In this chapter Hardy introduces the first of many conflicts that will radically challenge Jude as he proceeds along his career path. The instincts of the flesh come into brutal collision with Judy's goals of education and self-improvement. Hardy here prepares the reader for the confrontation of a would-be scholar and clergyman with the demands of the weak flesh.

Jude encounters the awakening of sexual emotions with Arabella. She is the first woman in his life and unfortunately the wrong type for him. A part of him recognizes that intellectually, that there is something in her "quite antipathetic to that side of him which had been occupied with literary study and the magnificent Christminster dream." But Jude is too weak to resist although he knows better.
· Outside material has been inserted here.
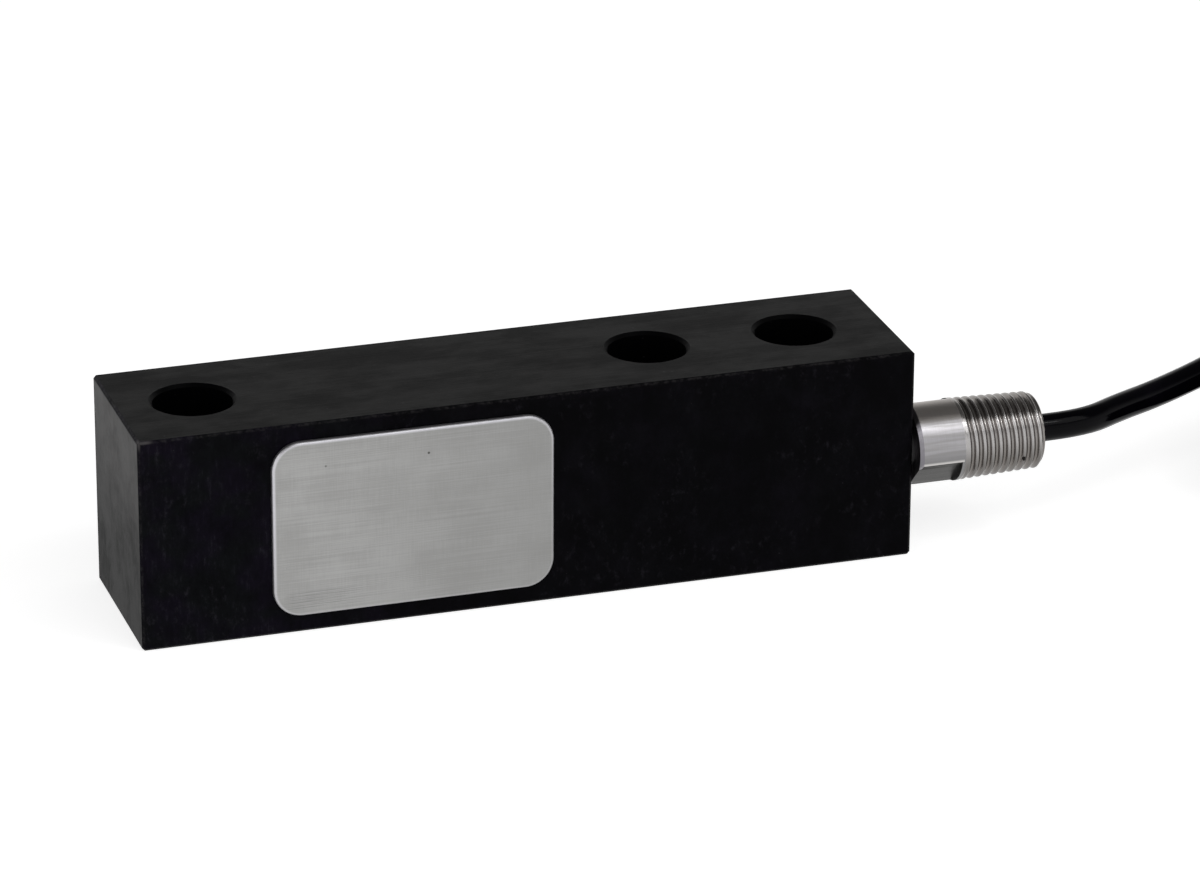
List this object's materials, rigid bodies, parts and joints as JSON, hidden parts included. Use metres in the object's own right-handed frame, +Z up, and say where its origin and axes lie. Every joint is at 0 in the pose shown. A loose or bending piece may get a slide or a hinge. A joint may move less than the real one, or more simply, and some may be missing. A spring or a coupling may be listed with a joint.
{
  "type": "shear beam load cell",
  "caption": "Blackened steel shear beam load cell with a bonded gauge cover, bolt holes, a threaded conduit adapter and its cable put away in a tied hank.",
  "frame": {"origin": "centre of the beam's base face", "axes": "+X along the beam from the loaded end to the cable end, -Y out of the face with the cover plate, +Z up through the bolt holes"},
  "size_m": [0.3203, 0.045, 0.036],
  "materials": {
    "blackened_steel": "black conversion coating, matte, faintly brushed on top",
    "cover_steel": "brushed lengthwise, satin",
    "adapter_steel": "turned stainless steel, bright",
    "adhesive": "thin clear film",
    "potting": "black sealing compound, satin",
    "gauge_film": "amber polyimide film",
    "gauge_foil": "etched constantan foil",
    "board": "green glass-epoxy laminate",
    "solder_pads": "tinned copper",
    "resistor": "ceramic chip with a dark glaze",
    "lead_wire": "enamelled copper wire",
    "sealing_rubber": "black nitrile rubber, matte",
    "cable_jacket": "black polyurethane, glossy",
    "tie_nylon": "black nylon",
    "core_red": "coloured core insulation",
    "core_black": "coloured core insulation",
    "core_green": "coloured core insulation",
    "core_white": "coloured core insulation",
    "tinned_copper": "tinned copper strands"
  },
  "bodies": {
    "root": {"beam_body": "blackened_steel", "cover_plate": "cover_steel", "cover_adhesive": "adhesive", "rear_potting": "potting", "front_gauge_carrier": "gauge_film", "rear_gauge_carrier": "gauge_film", "front_gauge_grids": "gauge_foil", "rear_gauge_grids": "gauge_foil", "bridge_board": "board", "board_pads": "solder_pads", "trim_resistors": "resistor", "front_gauge_leads": "lead_wire", "rear_gauge_leads": "lead_wire", "core_red": "core_red", "core_black": "core_black", "core_green": "core_green", "core_white": "core_white", "core_drain": "tinned_copper", "conduit_adapter": "adapter_steel", "entry_gasket": "sealing_rubber", "cable_bush": "sealing_rubber", "cable_jacket": "cable_jacket", "cable_hank": "cable_jacket", "hank_ties": "tie_nylon", "cable_tail": "cable_jacket", "tail_core_red": "core_red", "tail_core_black": "core_black", "tail_core_green": "core_green", "tail_core_white": "core_white", "tail_drain": "tinned_copper", "tail_tips": "tinned_copper"}
  },
  "joints": []
}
Hardy stresses the naïveté and inexperience of Jude. In the words of Arabella's friend, Anny "he's as simple as a child . . . he looked at (you) as if he had never seen a woman before in his born days." Arabella's earthy coarseness and vulgarity is emphasized through her occupation of tending pigs.

It is quite clear that she deliberately sets out to trap Jude. The reader is informed of how without Jude noticing it she gives an "adroit little suck" to her cheeks, resulting in a "production of dimples at will." Anny tells Arabella that Jude is hers if she can set herself to "catch him the right way."

As a result of this newly found passion, Jude will temporarily lose sight of the important goal of pursuing a serious education at Christminster. While a consciousness of his sexuality is part of maturity, it also introduces a conflict in his life. The abrupt manner in which he is roused from his world of dreams is worth noting. Something as concrete and earthy as a pig part stands for the basic instincts against which he must now fight.